The qustion should be, "Is ASP worth learning". I am sure 99% answers in PHP Vs ASP thread will be to go for PHP.


----------



## Kl@w-24 (Aug 5, 2008)

I'd suggest PHP!!


----------



## nileshgr (Aug 5, 2008)

PHP. Its a lot easy to learn if you have a little C background. That's not required actually... just read the documentation, practice and you are a g33ky PHP developer. The biggest advantage of learning PHP is it is supported in all types of servers - Apache (its basic inclination is towards this), M$ IIS, and many others... So you are not limited to choosing a costly Windows Web Host for using ASP... You can have PHP on a cheap Linux server... Linux web-hosts are a lot more cheap than windows ones.


----------



## mehulved (Aug 6, 2008)

I am not sure if it's still there on not, but there was a thread on Fight Club section by Desi-Tek on PHP vs ASP.net vs JSP read it.


----------



## mastermunj (Aug 6, 2008)

PHP All the way buddy!!

Very very good scripting language.

Its OOP concepts are getting stronger day by day.


----------



## shaunak (Aug 8, 2008)

PHP because:
1> Easier to learn
2> Free hosting easily available so you can practice.
3> Easy to find help
4> Uncomplicated, task oriented language
5> Platform Independent


----------



## nileshgr (Aug 8, 2008)

shaunak said:


> PHP because:
> 1> Easier to learn
> 2> Free hosting easily available so you can practice.
> 3> Easy to find help
> ...


something more to add in the second point --

*you can download OFFICIAL PHP for installation on your PC and practise OR use free setups like easyphp, etc.*


----------



## chandal_keta (Aug 9, 2008)

even i am after this question and i am lucky to be part of this wonderful family....

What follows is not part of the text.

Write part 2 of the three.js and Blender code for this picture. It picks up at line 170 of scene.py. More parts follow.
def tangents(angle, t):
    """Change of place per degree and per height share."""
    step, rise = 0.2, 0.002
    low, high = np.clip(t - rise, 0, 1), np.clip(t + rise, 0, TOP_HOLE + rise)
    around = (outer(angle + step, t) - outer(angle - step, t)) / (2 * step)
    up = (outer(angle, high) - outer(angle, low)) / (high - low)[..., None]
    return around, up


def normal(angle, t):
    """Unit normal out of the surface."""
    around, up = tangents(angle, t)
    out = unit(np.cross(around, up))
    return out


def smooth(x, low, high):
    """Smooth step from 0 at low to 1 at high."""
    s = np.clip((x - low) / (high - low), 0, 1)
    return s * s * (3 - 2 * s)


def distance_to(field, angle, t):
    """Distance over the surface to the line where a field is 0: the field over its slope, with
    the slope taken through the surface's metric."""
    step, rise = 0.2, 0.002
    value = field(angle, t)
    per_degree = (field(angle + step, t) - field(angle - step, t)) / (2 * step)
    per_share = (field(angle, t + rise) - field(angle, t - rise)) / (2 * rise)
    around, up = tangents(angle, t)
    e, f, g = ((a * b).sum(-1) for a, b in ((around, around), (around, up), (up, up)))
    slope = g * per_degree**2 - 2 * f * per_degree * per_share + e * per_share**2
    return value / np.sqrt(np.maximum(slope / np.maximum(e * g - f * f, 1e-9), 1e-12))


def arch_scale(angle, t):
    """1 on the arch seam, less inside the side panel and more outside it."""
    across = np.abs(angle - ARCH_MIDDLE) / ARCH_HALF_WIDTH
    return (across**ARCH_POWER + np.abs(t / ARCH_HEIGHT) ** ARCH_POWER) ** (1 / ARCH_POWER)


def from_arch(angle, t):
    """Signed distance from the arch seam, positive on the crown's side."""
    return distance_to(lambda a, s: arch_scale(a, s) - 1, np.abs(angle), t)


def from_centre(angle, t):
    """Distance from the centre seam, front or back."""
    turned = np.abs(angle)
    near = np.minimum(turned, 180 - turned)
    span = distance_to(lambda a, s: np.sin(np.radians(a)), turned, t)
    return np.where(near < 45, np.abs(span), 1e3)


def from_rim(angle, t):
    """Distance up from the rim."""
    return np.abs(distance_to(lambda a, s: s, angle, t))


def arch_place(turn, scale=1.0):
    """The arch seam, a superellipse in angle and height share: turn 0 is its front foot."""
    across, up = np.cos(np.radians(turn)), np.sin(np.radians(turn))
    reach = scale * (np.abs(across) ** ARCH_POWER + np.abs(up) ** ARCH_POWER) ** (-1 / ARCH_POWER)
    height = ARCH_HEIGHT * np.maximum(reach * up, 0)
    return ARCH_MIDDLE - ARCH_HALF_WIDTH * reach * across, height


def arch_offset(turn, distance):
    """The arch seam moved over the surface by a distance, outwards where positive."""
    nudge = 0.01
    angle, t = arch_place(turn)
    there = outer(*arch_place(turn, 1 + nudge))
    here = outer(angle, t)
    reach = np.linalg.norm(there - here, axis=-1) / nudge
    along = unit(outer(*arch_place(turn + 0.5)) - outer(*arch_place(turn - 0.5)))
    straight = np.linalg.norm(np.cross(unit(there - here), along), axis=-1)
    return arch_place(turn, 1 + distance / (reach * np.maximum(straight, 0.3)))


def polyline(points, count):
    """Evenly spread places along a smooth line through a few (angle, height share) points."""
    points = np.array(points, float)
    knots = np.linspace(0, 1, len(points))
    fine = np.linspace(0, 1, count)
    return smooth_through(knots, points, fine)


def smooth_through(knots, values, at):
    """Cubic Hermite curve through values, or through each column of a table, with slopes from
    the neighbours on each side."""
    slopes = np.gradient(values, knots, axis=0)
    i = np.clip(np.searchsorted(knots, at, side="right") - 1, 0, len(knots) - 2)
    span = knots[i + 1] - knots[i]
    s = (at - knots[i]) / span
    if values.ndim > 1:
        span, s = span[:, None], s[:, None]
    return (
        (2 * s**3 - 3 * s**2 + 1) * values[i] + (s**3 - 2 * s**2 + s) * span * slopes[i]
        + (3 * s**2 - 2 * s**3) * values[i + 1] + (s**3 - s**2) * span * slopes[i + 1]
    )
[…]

well i asked my friend and one said that ASP.NET is good and fast..he said it is because there is no need of java in ASP but in PHP we have to have knowlegde of java....ASP.NET can be done with just SQL....plz do suggest me and correct me if i am wrong!!


chandal


----------



## Pathik (Aug 9, 2008)

PHP. BTW If you learn PHP, it will trake you just about 2-3 hrs to learn ASP.


----------



## chandru.in (Aug 9, 2008)

chandal_keta said:


> well i asked my friend and one said that ASP.NET is good and fast..he said it is because there is no need of java in ASP but in PHP we have to have knowlegde of java....ASP.NET can be done with just SQL....plz do suggest me and correct me if i am wrong!!

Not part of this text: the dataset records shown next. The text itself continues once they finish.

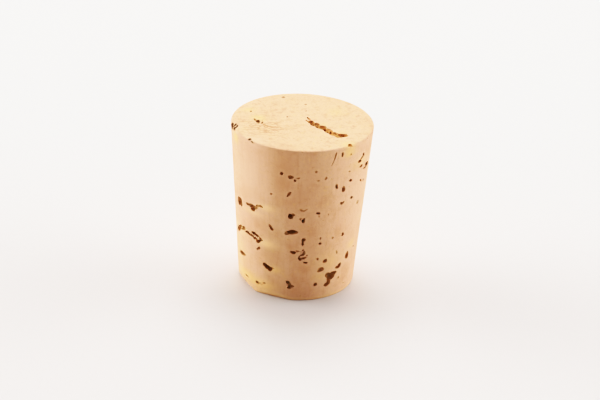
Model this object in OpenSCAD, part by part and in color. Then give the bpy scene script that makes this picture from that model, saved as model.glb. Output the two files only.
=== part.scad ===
// Tapered stopper of natural cork, one solid plug that stands on its narrow end.
// The origin is the centre of the narrow end's face and +Z runs up the axis.
// Angles run round the axis from the front (-Y), positive towards the right (+X).
// The cork's breathing channels all run the same way through the plug, across its axis. Where they
// meet the side head on they leave round holes, and where they run along it they leave streaks.

/* [Plug] */
// Diameter of the wide end
wide_d = 24; // [16:0.5:40]
// Diameter of the narrow end
narrow_d = 19.8; // [12:0.2:36]
// Length along the axis, from the narrow end to the wide end
plug_l = 28.8; // [18:0.2:60]
// Width of the small bevel worn on the edge of each end
edge_w = 0.3; // [0.05:0.05:0.8]

/* [Chips in the base edge] */
// Direction of the middle of the front chip
front_chip_a = -22; // [-180:1:180]
// Half of the angle that the front chip takes out of the base edge
front_chip_spread = 20; // [15:1:70]
// Height of the front chip at its middle
front_chip_h = 0.55; // [0.1:0.05:2]
// Direction of the middle of the left chip
left_chip_a = -66; // [-180:1:180]
// Half of the angle that the left chip takes out of the base edge
left_chip_spread = 24; // [15:1:70]
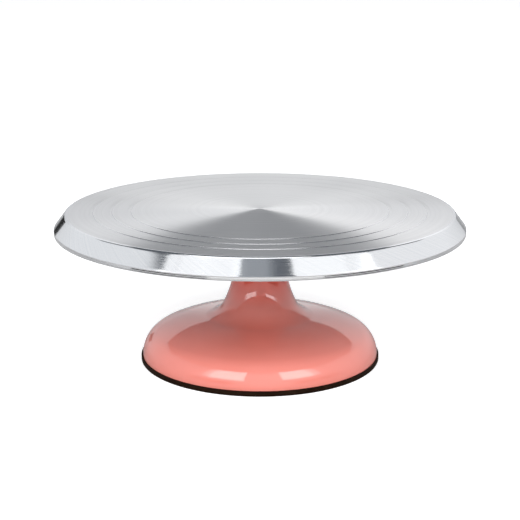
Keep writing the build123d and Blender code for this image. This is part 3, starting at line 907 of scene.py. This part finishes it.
# where the white walls end, as (how far behind the object, sine of the elevation)
WALL_TOPS = ((0.0, 0.728), (0.38, 0.73), (0.48, 0.56), (0.68, 0.56), (0.80, 0.73), (0.90, 0.69), (1.0, 0.48))
# how much the low part of the walls is shaded, by how far behind the object it is
BACK_SHADE = ((0.0, 0.0), (0.82, 0.0), (0.91, 1.0), (0.982, 1.0), (0.994, 0.0))
CAMERA_LENS = 86.4                  # millimetres, on a 36 mm sensor
CAMERA_PLACE = (0.0, -0.9104, 0.3135)
CAMERA_DOWN = math.radians(14.66)
FLOOR_HALF = 12.0
FLOOR_SEEN, FLOOR_GLOW = 0.80, 0.58         # what shows, so that the ground stays white
FLOOR_MIRRORED = 0.53                       # what lights the object
FLOOR_DROP = 0.5 * MM
SOFTBOX_RADIANCE = 4.3
SOFTBOX_EDGE_RADIANCE = 1.8
SOFTBOX_DISTANCE = 1.7
CARD_DISTANCE = 1.65
OVERHEAD_SIZE = (1.30, 0.88)
OVERHEAD_PLACE = (-0.17, -0.38, 1.8)
OVERHEAD_RADIANCE = 0.5
OVERHEAD_ON_PLATE = 1.45
floor("floor", 0.0, FLOOR_SEEN, FLOOR_GLOW, seen=True)
floor("floor_below", -FLOOR_DROP, FLOOR_MIRRORED, 0.0, seen=False)
softbox_pair("softbox_left", (17.3, 65), (-50, -15), SOFTBOX_RADIANCE, (-58, -15), 0.92)
softbox_pair("softbox_left_edge", (17.3, 59), (-57, -50), SOFTBOX_EDGE_RADIANCE, (-66, -58), 0.88)
softbox_pair("softbox_right", (19.3, 65), (21.5, 53), SOFTBOX_RADIANCE, (24, 61), 0.95)
softbox_pair("softbox_right_edge", (19.3, 59), (53, 61), SOFTBOX_EDGE_RADIANCE, (61, 76), 0.84)
shine_on(overhead_light("overhead", OVERHEAD_RADIANCE), PLATE, only=False)
shine_on(overhead_light("overhead_on_plate", OVERHEAD_ON_PLATE), PLATE, only=True)
dark_card("card_left", (-68, -26), (1, 9), CARD_DISTANCE)
dark_card("card_right", (32, 78), (1, 9), CARD_DISTANCE)
dark_card("flag_left", (-154.5, -144.5), (0.6, 8.2), CARD_DISTANCE)
studio_world()
camera()
bpy.context.scene.view_settings.view_transform = "Standard"
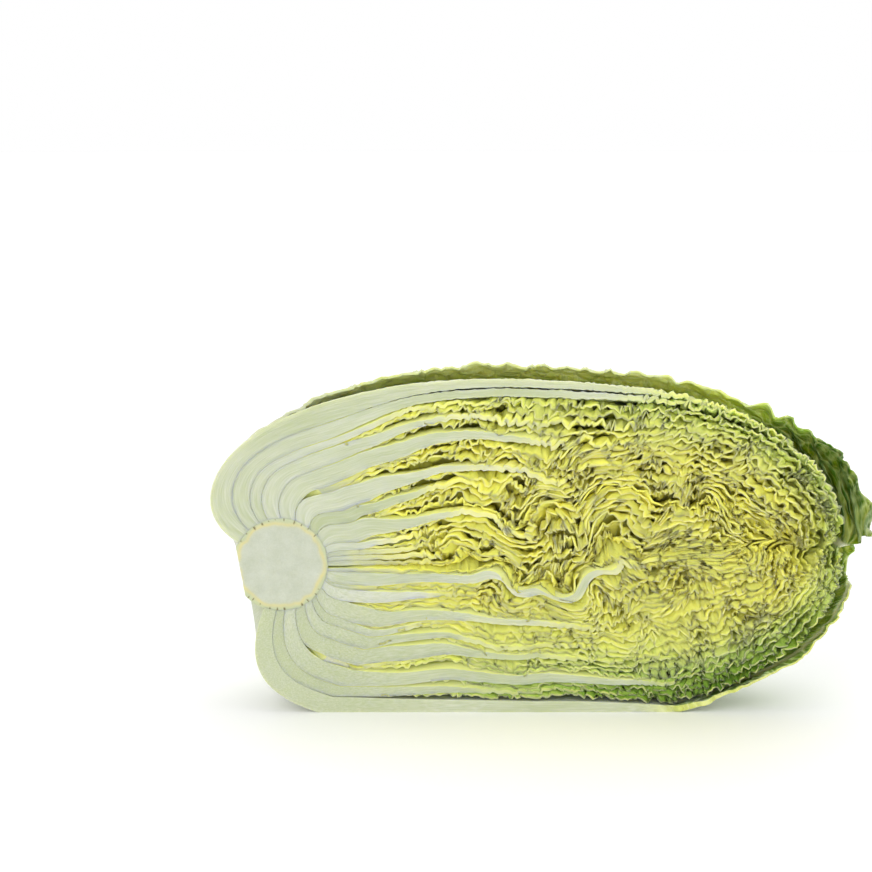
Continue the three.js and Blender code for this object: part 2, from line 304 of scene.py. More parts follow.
def add_blade(made, number, age):
    """A thin blade, which starts somewhere along the leaves, or one with a midrib from the core."""
    name = f"blade_{number:02d}"
    centre = BLADE_CENTRE_LOW if number % 2 else BLADE_CENTRE_UP
    halves = (BLADE_BASE_HALF, BLADE_BLADE_HALF)
    if number == RIBBED_BLADE:
        made.append(Layer(name, len(made), age, centre, halves, RIBBED_THICK))
        return
    start = lerp(BLADE_START_OUTER, BLADE_START_INNER, age)
    start = start + BLADE_START_VARIED * ((number * GOLDEN_PART) % 1)
    made.append(Layer(name, len(made), age, centre, halves, BLADE_THICK, start=start))


def add_heart_leaf(made, number):
    name = f"heart_{number:02d}"
    centre = HEART_CENTRE_LOW if number % 2 else HEART_CENTRE_UP
    halves = (HEART_BASE_HALF, HEART_BLADE_HALF)
    long_rib = number == HEART_RIB
    rib_thick = HEART_RIB_THICK if long_rib else HEART_THICK
    made.append(Layer(name, len(made), 1.0, centre, halves, rib_thick, long_rib=long_rib))


def make_layers():
    """All layers, outermost first: the solids' leaves with thin blades between, then the heart."""
    made = []
    blade_count, owed = 0, 0.0
    for leaf_count, (age, centre) in enumerate(spiral(), start=1):
        add_leaf(made, leaf_count, age, centre)
        if leaf_count < FIRST_BLADES_AFTER:
            continue
        owed += BLADES_A_LEAF
        while owed >= 1:
            owed -= 1
            blade_count += 1
            add_blade(made, blade_count, age)
    for number in range(1, HEART_LEAVES + 1):
        add_heart_leaf(made, number)
    return made


layers = make_layers()


def slots(angle, t, total, upto):
    """Where a layer's outer face lies across the shells, its thickness, and the free space under it."""
    solid = np.zeros_like(total)
    count = np.zeros_like(total)
    parts = []
    for layer in layers:
        off = angle - layer.centre
        present = layer.presence(off, t)
        thick = layer.thickness(off, t)
        solid += present * thick
        count += present * layer.space
        parts.append((present, thick, layer.space))
    room = total - BUD_RADIUS - LEAST_GAP
    filling = np.minimum(MOST_SWELL, (room - LEAST_GAP * count) / solid)
    squeeze = lerp(np.minimum(1, filling), filling, 1 - rising(t, SWELL_UNTIL, SWELL_FADE))
    gap = (room - squeeze * solid) / np.maximum(count, 1)
    outer = total.copy()
    for present, thick, space in parts[:upto]:
        outer -= present * (thick * squeeze + gap * space)
    return outer, parts[upto][1] * squeeze, gap


# How far the two wrappers stand off the head
BOTTOM_MARGIN_FLARE, BOTTOM_TIP_FLARE = 3, 3
BACK_MARGIN_FLARE, BACK_EDGE_FLARE, BACK_TIP_FLARE = 3.5, 2.7, 7.5


def flare(layer, angle, t):
    """Millimetres by which a leaf stands off the head, at its tip and at its margin above."""
    if layer.name == BOTTOM_WRAPPER:
        margin = falling(angle, 120, 25) * rising(t, 0.3, 0.2)
        return BOTTOM_MARGIN_FLARE * margin + BOTTOM_TIP_FLARE * rising(t, 0.66, 0.24)
    if layer.name == BACK_WRAPPER:
        margin = BACK_MARGIN_FLARE * falling(angle, 48, 40) + BACK_EDGE_FLARE * falling(angle, 10, 9)
        tip = BACK_TIP_FLARE * rising(t, 0.72, 0.18)
        return falling(angle, 98, 40) * (margin * rising(t, 0.18, 0.34) + tip)
    return np.zeros_like(t)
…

Whoever that friend is, stop asking him for tech help hereafter.  

In fact it is the other way around.  PHP is a language all on its own without any need for any other language.  On the other hand ASP .Net is just a way to write web pages but for backend you need to learn any of the languages supported by the .Net platform.

PHP has no such dependencies.


----------



## nileshgr (Aug 9, 2008)

chandal_keta said:


> even i am after this question and i am lucky to be part of this wonderful family....
> 
> well i asked my friend and one said that ASP.NET is good and fast..he said it is because there is no need of java in ASP but in PHP we have to have knowlegde of java....ASP.NET can be done with just SQL....plz do suggest me and correct me if i am wrong!!
> 
> ...


there's no need to learn java for PHP. PHP supports most types of databases starting from simple DBM (unix) to complex professional MySQL and Oracle!

PHP is completely a derivative of C....

from next time you dare not ask him tech questions else I'll kill you


----------